Good afternoon everyone, I hope that you are doing well. Today I want to take a quick glance at the wonderful world of demonstratives! What are demonstratives? Well, there are actually two types demonstratives: demonstrative pronouns and demonstrative adjectives. Today let’s look at the first one listed. We will focus on demonstratives adjectives in our next blog post.



Demonstrative pronouns are used to refer a person to a particular object or pronoun. Demonstrative pronouns are divided into two different forms: singular and plural. This is then divided once again into two different categories which are dependent on the objects physicality. See the diagram below.


From time to time an object the speaker referring to is difficult to determine. Is the object near themselves, or distant from them? We will look at how we can better determine this later.

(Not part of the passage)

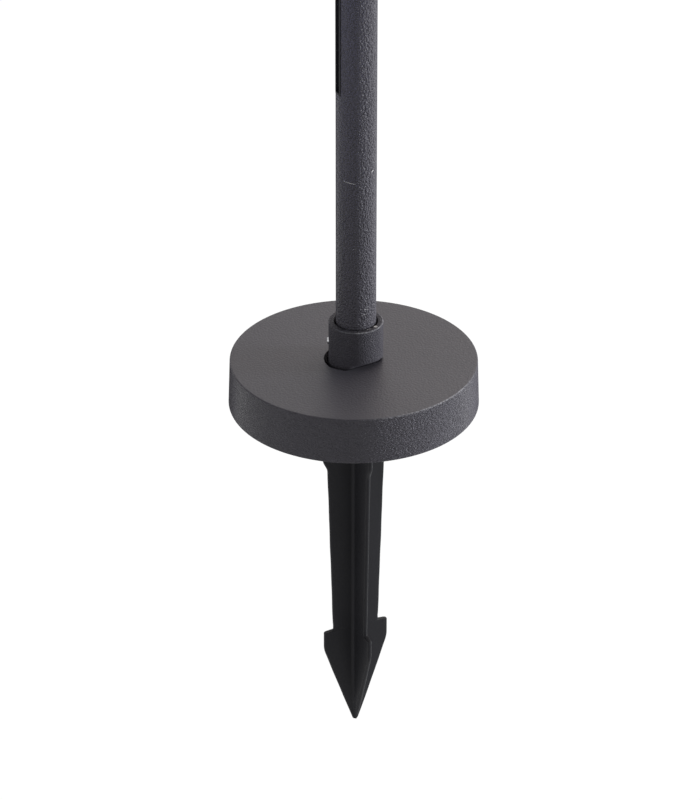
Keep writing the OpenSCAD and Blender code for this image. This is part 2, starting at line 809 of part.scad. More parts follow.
module cap_screw() {
    color(steel) rotate(post_turn) translate([0, 0, lamp_h])
        countersunk_screw(cap_screw_d / 2, cap_screw_d, cap_screw_d / 2, cap_screw_l);
}

module sink_screws() {
    color(steel) rotate(post_turn) for (z = [sink_screw_low, sink_screw_high])
        translate([0, post_r, z]) rotate([-90, 0, 0])
            countersunk_screw(small_r, small_head_r, small_head_t, post_r - seat_y);
}

ground_spike();
spike_insert();
cable_grommet();
post_socket();
clamp_screw();
threaded_nipple();
nipple_nut();
lock_washer();
base_disc();
post_tube();
foot_bush();
terminal_block();
terminal_screws();
driver_sleeve();
driver_board();
driver_parts();
driver_leads();
led_leads();
heat_sink();
led_board();
led_chips();
board_screws();
slot_housing();
slot_gasket();
diffuser();
top_cap();
cap_seal();
cap_screw();
sink_screws();
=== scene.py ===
import json
import math
from types import SimpleNamespace

import bmesh
import bpy
import numpy as np
from mathutils import Matrix, Vector


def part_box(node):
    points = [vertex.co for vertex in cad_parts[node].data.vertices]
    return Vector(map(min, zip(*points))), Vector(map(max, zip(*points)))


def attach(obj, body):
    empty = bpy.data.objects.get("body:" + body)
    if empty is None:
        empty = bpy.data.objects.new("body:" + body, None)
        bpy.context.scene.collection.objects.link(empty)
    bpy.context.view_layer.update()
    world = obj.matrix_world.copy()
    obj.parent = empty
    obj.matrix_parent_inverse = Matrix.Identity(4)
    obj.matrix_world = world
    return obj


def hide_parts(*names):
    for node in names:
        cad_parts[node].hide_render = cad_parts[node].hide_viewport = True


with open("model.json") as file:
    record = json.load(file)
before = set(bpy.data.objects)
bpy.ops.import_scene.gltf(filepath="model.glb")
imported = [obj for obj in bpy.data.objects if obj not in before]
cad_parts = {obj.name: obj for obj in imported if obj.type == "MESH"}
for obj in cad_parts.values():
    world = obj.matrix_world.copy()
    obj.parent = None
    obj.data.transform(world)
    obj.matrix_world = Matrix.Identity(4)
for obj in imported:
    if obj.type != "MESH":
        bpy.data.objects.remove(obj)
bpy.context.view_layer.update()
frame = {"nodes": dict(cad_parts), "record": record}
mm = 0.001
fullTurn = 2 * math.pi


# Boxes that the pieces take their sizes from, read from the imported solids
def boxOf(node):
    low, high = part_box(node)
    return SimpleNamespace(low=low, high=high, middle=(low + high) / 2, half=(high - low) / 2)


tubeBox = boxOf("post_tube")
discBox = boxOf("base_disc")
socketBox = boxOf("post_socket")
spikeBox = boxOf("ground_spike")
capBox = boxOf("top_cap")
postRadius = tubeBox.half.x


# Profiles and outlines
def filletPath(corners, steps=5, closed=True):
    # each corner is x, y and the radius that rounds it, and a radius of 0 leaves it sharp
    longest = 0.49  # share of an edge that the rounding of one corner may take
    points = []
    for i, (x, y, radius) in enumerate(corners):
        here = Vector((x, y))
        if radius <= 0 or (not closed and i in (0, len(corners) - 1)):
            points.append((x, y))
            continue
        back = Vector(corners[i - 1][:2]) - here
        ahead = Vector(corners[(i + 1) % len(corners)][:2]) - here
        half = back.angle(ahead) / 2
        reach = min(radius / math.tan(half), back.length * longest, ahead.length * longest)
        back.normalize()
        ahead.normalize()
        centre = here + (back + ahead).normalized() * reach / math.cos(half)
        first, last = here + back * reach - centre, here + ahead * reach - centre
        sweep = first.angle(last)
        for k in range(steps + 1):
            t = k / steps
            bend = first * math.sin((1 - t) * sweep) + last * math.sin(t * sweep)
            point = centre + bend / math.sin(sweep)
            points.append((point.x, point.y))
    return points


def evenAngles(count, start=0.0):
    return [start + fullTurn * i / count for i in range(count)]


def ring(radius, z, angles, centre=(0, 0)):
    # radius and z are numbers or functions of the direction
    points = []
    for a in angles:
        r = radius(a) if callable(radius) else radius
        height = z(a) if callable(z) else z
        points.append((centre[0] + r * math.cos(a), centre[1] + r * math.sin(a), height))
    return points


def heading(turn, z=0.0, reach=1.0):
    # a point at a direction about the post's axis
    return (reach * math.cos(turn), reach * math.sin(turn), z)


# Meshes
def skin(rings, closed=False, caps=True):
    # a mesh through rings of equal length, closed on itself or capped at both ends
    smallest = 1e-7
    bm = bmesh.new()
    rows = [[bm.verts.new(p) for p in points] for points in rings]
    following = rows[1:] + rows[:1] if closed else rows[1:]
    for low, high in zip(rows, following):
        for i in range(len(low)):
            j = (i + 1) % len(low)
            bm.faces.new((low[i], low[j], high[j], high[i]))
    if caps and not closed:
        bm.faces.new(rows[0][::-1])
        bm.faces.new(rows[-1])
    bmesh.ops.remove_doubles(bm, verts=bm.verts, dist=smallest)
    bmesh.ops.dissolve_degenerate(bm, edges=bm.edges, dist=smallest)
    bmesh.ops.recalc_face_normals(bm, faces=bm.faces)
    return bm


def lathe(profile, count):
    angles = evenAngles(count)
    return skin([ring(max(r, 0), z, angles) for r, z in profile], closed=True)


def prism(outline, low, high):
    # straight along Z between two levels
    return skin([[(x, y, low) for x, y in outline], [(x, y, high) for x, y in outline]])


def join(first, *others):
    for other in others:
        spare = bpy.data.meshes.new("spare")
        other.to_mesh(spare)
        first.from_mesh(spare)
        bpy.data.meshes.remove(spare)
        other.free()
    return first


def place(bm, matrix):
    bmesh.ops.transform(bm, matrix=matrix, verts=bm.verts)
    return bm


def along(axis, origin):
    # turns +Z onto an axis and moves its foot to the origin
    turned = Vector((0, 0, 1)).rotation_difference(Vector(axis)).to_matrix().to_4x4()
    return Matrix.Translation(Vector(origin)) @ turned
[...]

For now though, let’s take a look at four examples. For these examples think of yourself at a library with someone and are looking though a selection of books. These are all things you might say.


Can you grab this for me?
Can you grab that for me?
Can you grab these for me?
Can you grab those for me?

One important thing to consider is the context within which a demonstrative pronoun is used. For a listener or reader it is considerate to make sure that the object being discussed is clearly stated. Otherwise we could accidentally assume that the person is talking about a stack of paper on the desk, or anything else in the vicinity. If you are writing, it’s good practice to specifically note what object you are focusing on before you start using a demonstrative pronoun.


Let's look at an example.


Excuse me, I’m looking for some black formal dress shoes like this pair, sized 27cm. Do you happen to have these in the back?

In the second sentence I used the word “these” in place of “some black formal dress shoes like this pair” Otherwise your second sentence would be this monstrosity of a sentence.

2つ目の文章では “some black formal dress shoes like this pair” の代わりに “these” を使いました。こうしないと、次のようなとんでもない文章になってしまいますね。

Excuse me, I’m looking for some black formal dress shoes like this pair, sized 27cm. Do you happen to have some black formal dress shoes like this pair in the back?

So what makes demonstrative pronouns difficult to understand? As mentioned above they are dependent on the location of the objects being discussed. What’s problematic about this is well… personal preference. Let me give you some context.


You are sitting at a desk at work and you see a small trinket on your co-workers desk, so you ask to see it. What do you say? Perhaps you can easily reach and touch it. So you can easily say, “May I see this?” At the same time you could also say, “May I see that?” It’s the same thing when referring to a group of objects.

同僚の机の前に座ってるとします。相手の机の上にある物が置かれています。それを見たいのですが、どう聞けばいいのでしょう?もしかしたら手を伸ばしたら簡単に届くものかもしれません。その場合は、”May I see this?”と使うでしょう。同時に、”May I see that?”と使っても可笑しくはありません。複数のものを指してる時も同じです。

I’d say, if the object(s) is/are close by and are in an area that doesn’t interfere with another person, then I would say use “This” and “These” For something distant from you or are perhaps encroaching into someones personal space you can use “that” and “those”.

私の意見ですが、もし指している者が身に近くて、触るのに周りの人の邪魔にならないのであれば、”This” と “These” を使うのが良いでしょう。ただ、自分から少しでも離れていて、届くのに周りの人の面倒や邪魔になりそうであるなら、”that” と “those” を使いましょう。